Task prompt »
Up to and including the line that contains "from mathutils import Matrix, Vector", write out each line of the material from its first line, exactly.

— begin Available data —

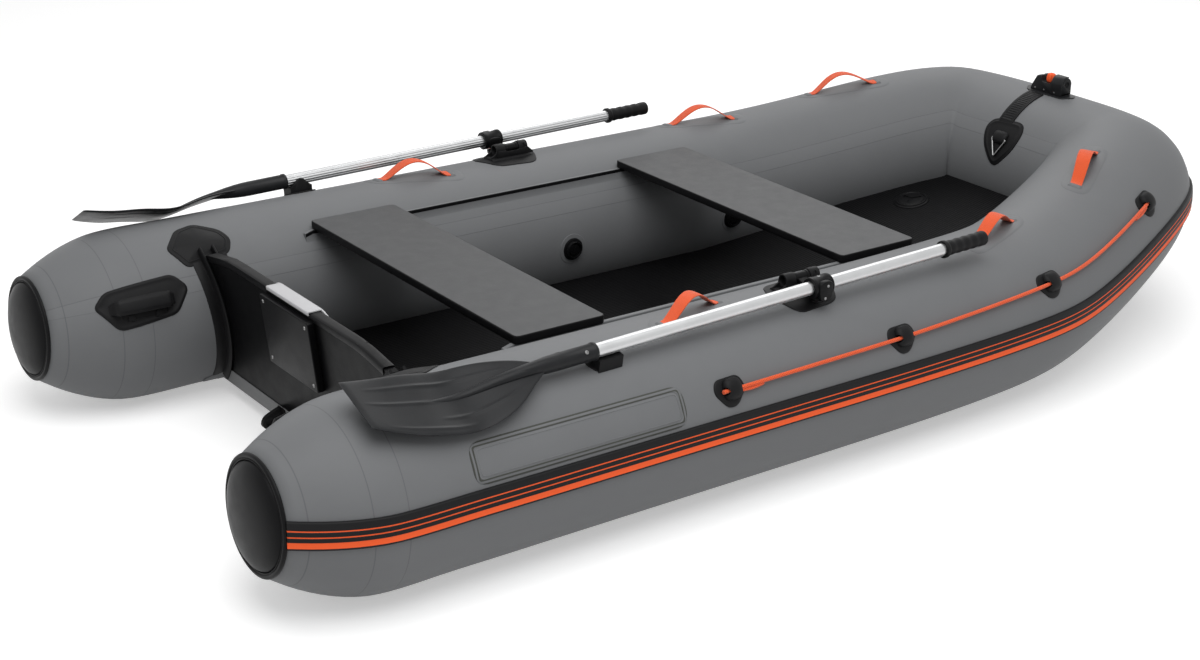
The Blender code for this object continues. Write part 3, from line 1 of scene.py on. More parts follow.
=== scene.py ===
"""Looks of an inflatable boat: smooth air tubes with welded seams, moulded rubber fittings, webbing
handles, lifelines, oars and a bow anchor lock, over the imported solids."""
import math

import bmesh
import bpy
import numpy as np
from mathutils import Matrix, Vector


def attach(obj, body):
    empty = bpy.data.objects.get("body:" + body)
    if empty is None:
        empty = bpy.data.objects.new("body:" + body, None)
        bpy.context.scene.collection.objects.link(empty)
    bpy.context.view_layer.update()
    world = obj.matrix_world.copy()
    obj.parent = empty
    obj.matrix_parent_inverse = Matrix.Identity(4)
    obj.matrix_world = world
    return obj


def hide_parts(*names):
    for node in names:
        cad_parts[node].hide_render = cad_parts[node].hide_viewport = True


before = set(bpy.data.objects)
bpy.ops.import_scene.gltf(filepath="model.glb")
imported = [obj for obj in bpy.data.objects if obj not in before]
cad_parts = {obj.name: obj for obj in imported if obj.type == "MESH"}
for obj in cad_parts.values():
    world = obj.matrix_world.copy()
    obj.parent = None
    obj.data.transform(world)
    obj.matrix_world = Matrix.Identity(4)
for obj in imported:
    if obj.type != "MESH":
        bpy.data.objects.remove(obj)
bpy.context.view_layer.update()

# Sizes of the boat, as its solids have them
TUBE_RADIUS = 0.2025
TUBE_SPREAD = 0.5686
SHEER_START = -0.138
SHOULDER = (0.4548, 0.0, 0.0)
CHEEK = (0.7278, 0.0500, 0.0201)
BOW_CORNER = (1.2092, 0.2154, 0.1179)
NOSE = (1.2998, 0.3508, 0.1040)
BOW_RINGS = (3, 2, 6, 5)
RING_CHORD = 0.09
CONE_START, CONE_LENGTH, CONE_FULLNESS = -1.26, 0.217, 1.8
CAP_RADIUS, CAP_RISE, CAP_DOME = 0.1218, 0.0113, 0.0319
CAP_TILT = math.radians(2.8)
STERN = CONE_START - CONE_LENGTH
STRAKE_ANGLE, STRAKE_WIDTH, STRAKE_PROUD = 175.6, 0.058, 0.007
SEAT_DEPTH, SEAT_HALF_LENGTH, SEAT_TOP, SEAT_THICKNESS = 0.2346, 0.448, 0.3893, 0.0195
SEATS = (("aft_seat", -0.6904), ("fore_seat", 0.2299))
RAIL_AFT, RAIL_FORE = -0.83, 0.36
DECK_THICKNESS = 0.060
BOTTOM_EDGE = (-63.0, -54.0)
TRANSOM_RAKE = math.radians(7.3)
TRANSOM_X, TRANSOM_THICKNESS, TRANSOM_TOP = -1.0654, 0.025, 0.388
OAR_SPREAD, OAR_HEIGHT, OAR_TOE_IN, OAR_CLIMB = 0.6544, 0.4388, 0.01027, 0.02255
SHAFT_RADIUS = 0.015
SLEEVE_X, GRIP_AFT, GRIP_FORE = -0.76, 0.230, 0.365
LOCK_X, CLIP_X = -0.150, -0.727
BARREL_Y, BARREL_Z = 0.580, 0.431
EYES = ((-0.47, 152.5), (0.027, 150.5), (0.5188, 146.5), (1.010, 142.9))
GRAB_HANDLES = (("aft", (-0.530, 97.0), (-0.350, 83.0)), ("mid", (0.403, 98.5), (0.605, 85.5)),
                ("fore", (0.886, 97.0), (1.078, 86.5)))
RING_Y, RING_ANGLE, RING_WIRE, RING_HALF, RING_LIFT = 0.008, 27.0, 0.0025, 0.029, 0.0078
BOW_LOCK = (NOSE[0], 0.0, 0.51055)
ROLLER_HEIGHT = 0.031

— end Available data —

Output »
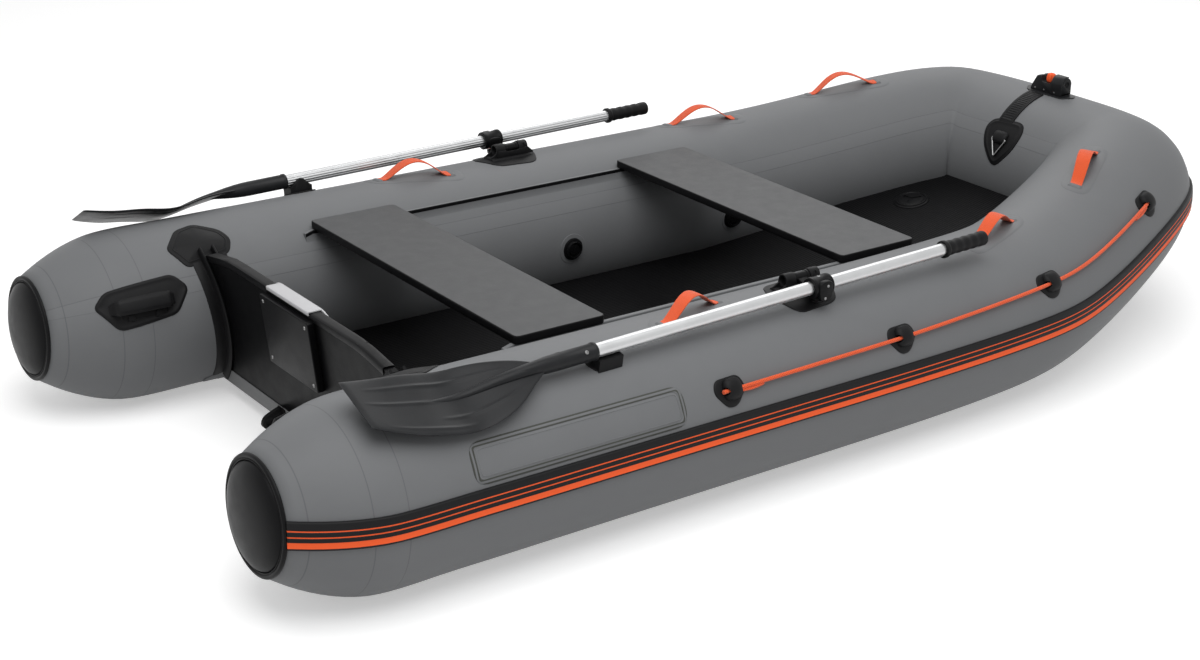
The Blender code for this object continues. Write part 3, from line 1 of scene.py on. More parts follow.
=== scene.py ===
"""Looks of an inflatable boat: smooth air tubes with welded seams, moulded rubber fittings, webbing
handles, lifelines, oars and a bow anchor lock, over the imported solids."""
import math

import bmesh
import bpy
import numpy as np
from mathutils import Matrix, Vector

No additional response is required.